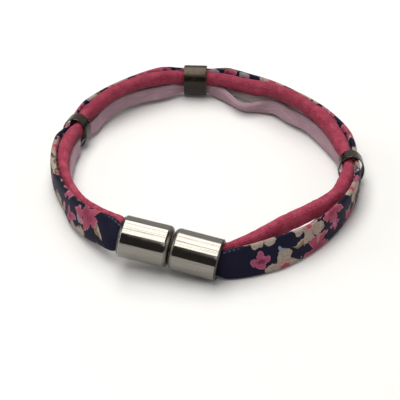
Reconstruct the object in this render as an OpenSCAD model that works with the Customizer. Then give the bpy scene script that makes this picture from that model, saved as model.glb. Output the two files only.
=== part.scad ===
// Magnetic bracelet: three strands that go once round the wrist, gathered by three ring sliders and
// held in the two caps of a magnetic clasp. It stands on its edge on a flat surface, in millimetres,
// with Z up, the clasp in front along X, and the origin on the surface under the middle of its box.

/* [Clasp] */
// Outer diameter of both caps
cap_d = 8.4; // [8.2:0.1:8.4]
// Thickness of the caps' wall round the strands
cap_wall = 0.7; // [0.6:0.05:0.7]
// Length of the left cap
cap_left_l = 10.2; // [10:0.1:10.3]
// Length of the right cap
cap_right_l = 9.8; // [9.6:0.1:10]
// Radius of the rounded shoulder where the caps meet
cap_shoulder = 1.1; // [0.6:0.1:1.3]
// Length of the solid end that holds the magnet
cap_floor = 3.2; // [2:0.1:3.6]
// How far the clasp drops towards its right mouth, in degrees
cap_pitch = 7.4; // [7:0.1:7.4]

/* [Strands] */
// Height of the floral band
band_tall = 6.9; // [6.6:0.1:6.9]
// Thickness of the floral band
band_thick = 1.5; // [1.3:0.1:1.5]
// Height of the suede lace
lace_tall = 3; // [2.8:0.1:3]
// Thickness of the suede lace
lace_thick = 1.2; // [0.9:0.1:1.2]

/* [Sliders] */
// Outer width of the oval ring sliders, across the strands
slider_wide = 5.5; // [5.5:0.1:5.8]
// Outer height of the sliders
slider_tall = 7; // [6.9:0.1:7]
// Thickness of the ring sliders' wall
slider_wall = 0.3; // [0.2:0.05:0.3]
// Length of the back slider
slider_back_l = 5; // [4:0.1:5]
// Length of the two side sliders
slider_side_l = 2.9; // [2.6:0.1:3]

/* [Hidden] */
$fn = 64;

// The loop's middle, from the origin
loop_mid = [-0.3, 0.9, 0];

// Middle of each cap's mating face, from the loop's middle, and its heading in plan, in degrees
cap_left_at = [0.4, -31.05, 5.42];
cap_left_heading = 0.4;
cap_right_at = [0.62, -31.1, 5.43];
cap_right_heading = -1.2;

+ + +

Write the data out again in full and exactly.

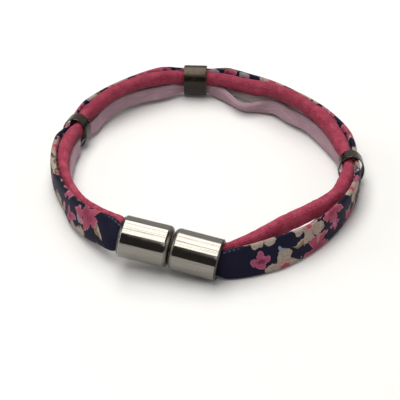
Reconstruct the object in this render as an OpenSCAD model that works with the Customizer. Then give the bpy scene script that makes this picture from that model, saved as model.glb. Output the two files only.
=== part.scad ===
// Magnetic bracelet: three strands that go once round the wrist, gathered by three ring sliders and
// held in the two caps of a magnetic clasp. It stands on its edge on a flat surface, in millimetres,
// with Z up, the clasp in front along X, and the origin on the surface under the middle of its box.

/* [Clasp] */
// Outer diameter of both caps
cap_d = 8.4; // [8.2:0.1:8.4]
// Thickness of the caps' wall round the strands
cap_wall = 0.7; // [0.6:0.05:0.7]
// Length of the left cap
cap_left_l = 10.2; // [10:0.1:10.3]
// Length of the right cap
cap_right_l = 9.8; // [9.6:0.1:10]
// Radius of the rounded shoulder where the caps meet
cap_shoulder = 1.1; // [0.6:0.1:1.3]
// Length of the solid end that holds the magnet
cap_floor = 3.2; // [2:0.1:3.6]
// How far the clasp drops towards its right mouth, in degrees
cap_pitch = 7.4; // [7:0.1:7.4]

/* [Strands] */
// Height of the floral band
band_tall = 6.9; // [6.6:0.1:6.9]
// Thickness of the floral band
band_thick = 1.5; // [1.3:0.1:1.5]
// Height of the suede lace
lace_tall = 3; // [2.8:0.1:3]
// Thickness of the suede lace
lace_thick = 1.2; // [0.9:0.1:1.2]

/* [Sliders] */
// Outer width of the oval ring sliders, across the strands
slider_wide = 5.5; // [5.5:0.1:5.8]
// Outer height of the sliders
slider_tall = 7; // [6.9:0.1:7]
// Thickness of the ring sliders' wall
slider_wall = 0.3; // [0.2:0.05:0.3]
// Length of the back slider
slider_back_l = 5; // [4:0.1:5]
// Length of the two side sliders
slider_side_l = 2.9; // [2.6:0.1:3]

/* [Hidden] */
$fn = 64;

// The loop's middle, from the origin
loop_mid = [-0.3, 0.9, 0];

// Middle of each cap's mating face, from the loop's middle, and its heading in plan, in degrees
cap_left_at = [0.4, -31.05, 5.42];
cap_left_heading = 0.4;
cap_right_at = [0.62, -31.1, 5.43];
cap_right_heading = -1.2;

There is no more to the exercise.